1/18/23
By Josh Rubin
The immigration apparatus of the United States has introduced a smart phone app called CBPOne. It allows the owner of a charged iPhone to register and schedule an appointment with someone at one of a few Ports of Entry along the southern border with Mexico. It collects information about the applicant, like what the basis is for the applicant’s claim of eligibility for entry, typically making a request for asylum, along with information attesting immediate personal vulnerability.
This does not eliminate the hurdles that are placed in the way of people who are traveling to that border from homes that are no longer tenable to find their way to a new home. They are homeless in a world that does not respond well to homelessness. And the disruptions of climate and political upheaval have put into motion many who elect to take to the road in order to survive.

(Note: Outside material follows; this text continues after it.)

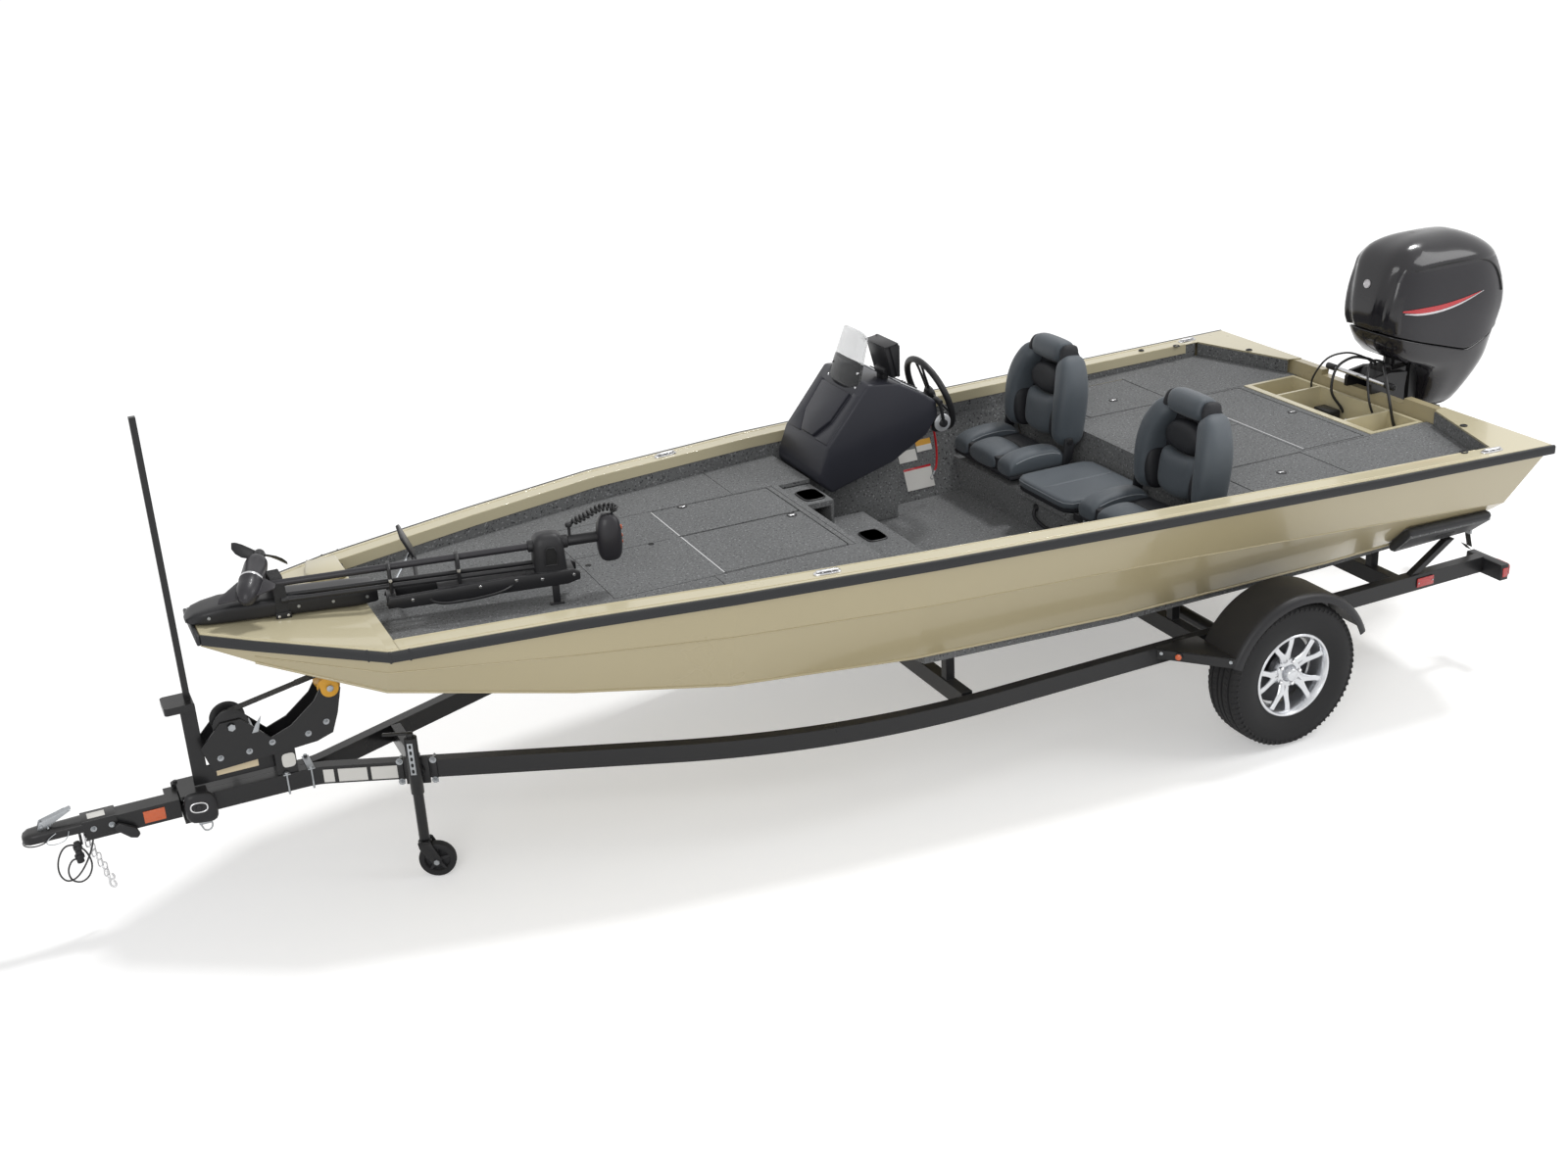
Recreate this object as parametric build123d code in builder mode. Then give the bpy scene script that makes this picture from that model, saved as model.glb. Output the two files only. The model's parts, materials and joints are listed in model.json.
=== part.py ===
from build123d import *
import os
from math import atan, cos, radians, sin, sqrt, tan

os.makedirs("parts", exist_ok=True)

# Bass boat on its road trailer. Millimetres, X towards the bow, Y to port, Z up, floor at Z = 0.
# Stations along the boat are measured forward from the stern corner of the gunwale.
stern_x = -2840.0
stub_front = 5800.0
tongue_reach = 620.0
coupler_nose = stub_front + tongue_reach
motor_tail = -740.0


def at(station, y, z):
    return (stern_x + station, y, z)


def save(part, label):
    part.label = label
    export_step(part, "parts/" + label + ".step")


def box_between(low, high):
    with Locations([((low[0] + high[0]) / 2, (low[1] + high[1]) / 2, (low[2] + high[2]) / 2)]):
        Box(high[0] - low[0], high[1] - low[1], high[2] - low[2])


def slab(station_range, y_range, z_range):
    low = at(station_range[0], y_range[0], z_range[0])
    high = at(station_range[1], y_range[1], z_range[1])
    box_between(low, high)


def side_plane(y):
    # Local x runs forward from the stern corner, local y runs up.
    return Plane(origin=at(0, y, 0), x_dir=(1, 0, 0), z_dir=(0, -1, 0))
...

The response in our country, and other countries along the way, has been to make things as difficult as possible for people in the grips of this world crisis. Mistreated, driven through dangers and places sometimes even past the brink of death—these are the disincentives meant to carry the message, Don’t Come. Neither do the legal systems of countries along the way and our own shy away from tying ourselves into knots to erect the bureaucratic tangle that snares migrants like the razor wire coiled along much of the 2,200 miles of our southern border. Secret deals with client governments involving such pretenses as contagion—I speak of Title 42—are contrived. Rapid expulsions aim at creating despair and have the added benefit of making the “problem” less visible, hidden in the dangerous streets of Mexico’s border cities, behind walls built to stop migrants, but that also keep them out of sight.
Which brings us to CBPOne. Forbidden to use this virtual portal except in certain invisible places, it discourages even waiting patiently at our doorstep. Their names are banished to this app which coldly records their desperation and puts them on a line to wait invisibly for the chance for the few appointments to plead their cases.
Remember MPP? Remain in Mexico? This does it one better. It holds people at a distance, in danger and desperation, keeping them unseen until their anxious fingers hit the keys fast enough to squeeze into one of the far-too-few appointments that Customs and Border Protection allows.
See how much more efficient it is? It reminds me of another country in recent history that found new and efficient ways to handle the problem of unwanted people.